While going for a routine morning run, Calvin Jacobs (Landon Beard) discovers the body of a young woman who has been beaten and left for dead. He recognizes her as Robin (Lillian Bornstein), a college crush from his undergraduate years. Unknowingly, Calvin has just taken his first steps into a dark and dangerous world. It is not long before Robin returns to Calvin with a bold request -– she wants him to kill the man that victimized her. Reluctantly, Calvin agrees to look into the situation.
Karl Screase (Eric Moyer) is a man who is as spontaneous as he is dangerous. His moral compass is shattered and as Robin puts it, “he thrives on control and requires vengeance.” Calvin doesn’t make it one day before he winds up on Karl’s radar, and that’s when the game begins. Karl’s persistent psychological torment pushes Calvin to a moral breaking point that ends with the ultimatum: kill Robin, or Karl is going to kill him. In effect, Calvin has become the rope in a homicidal tug of war.
Amidst all this, Calvin is paid a visit by his father (Corkey Ford – Platoon (1986), Born on the Fourth of July (1989)), who offers him some sage advice that resonates with Calvin through the rest of the story. Calvin resolves to withdraw from Karl and Robin’s game of death, a naïve optimism that only pulls him in deeper. His attempts to walk away are met with swift brutality. Ultimately, Calvin finds that the only way back to the light is through the darkness.
Running Through Darkness will be shown on Sunday, November the 11th, 3:25 PM at Strasburg Town Hall. Tickets can be found on the film’s event page.
Director Biography – Peter O’Brien
He earned a Creative Writing degree from Purchase College, SUNY, where he honed his story-telling skills. Inspired by the tradition of independent filmmaking, he simultaneously and autonomously cultivated his filmmaking skills. Peter approaches his craft fueled with self-reliance, inventive resourcefulness, and meticulous commitment. He dovetails his vision with realism to push every project to its creative potential.
Peter’s writing has often been described as dark and detailed and his films have always been praised for their technical and narrative proficiency.
If there is one thing I have learned from low budget filmmaking, it is that things are going to change, no matter how much time you take. About a year and half before Running Through Darkness started to come together as a film, I was going to write a short script for a Film Noir anthology that was being produced locally. I came up with the idea, but ultimately did not get around to writing that script. The idea hung around though, and I decided to develop it further into a feature. I pitched the film to my DP on the way home from a screening of DARK STAR (1974), and he was on board before we hit the city limits. From there we started scouting locations while I was working on the story to maximize production value.

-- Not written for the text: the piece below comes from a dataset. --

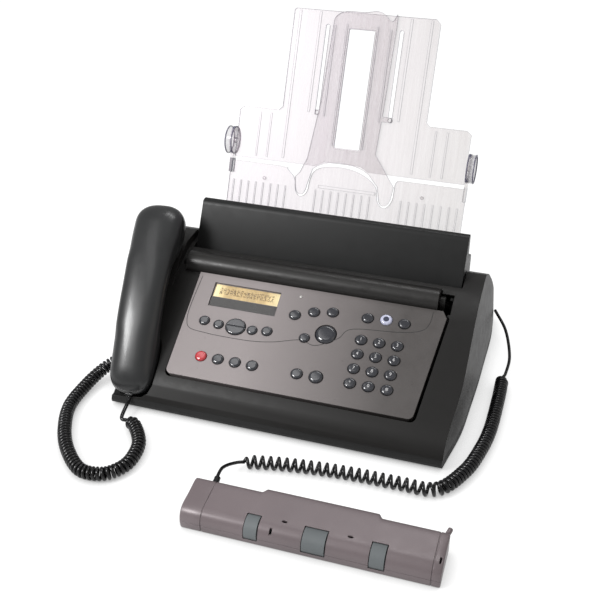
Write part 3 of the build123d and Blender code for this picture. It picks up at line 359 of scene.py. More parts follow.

It had been a while since I tackled a feature. The last one I made was shot in 2011, premiered in 2013 and finally released in 2017 – not to mention that the first draft was written in 2003. After realizing that my last film took 14 years to complete I wanted to do something fast and not dwell on every little thing. The most important thing was to have something fresh and energetic. Something that everyone involved would enjoy working on, as much as seeing the final product. That was partially where the idea for the main character being a runner came from, just capitalizing on that energy and using it to set the pace for not only the film, but the production.
For me, the project really came together when Corkey Ford joined the cast. I had recently become aware that he was living in Lincoln, NE and was familiar with his work, especially in Oliver Stone’s Born on the Fourth of July (1989). I wrote the part of Mr. Jacobs specifically for Corkey in the hope that he would respond to the material and accept the role. When he (who had worked with some amazing talents and been in Academy Award winning films) wrote back to me, not only praising my writing, but accepting the role, I knew we had something special on our hands. I think his monologue regarding time resonates not only within the story, but also the production.
Looking back, it is easy to see the road that led me to this point, but as the events were happening, I had no idea that the stars were aligning in a way that would make Running Through Darkness the smoothest and funnest project I had ever filmed. Not that we didn’t have our hurdles along the way, but things just kind of fell into place and I think part of it was beginning with the knowledge that things are going to change, so just keep on going and at the end of it all, there will be a movie.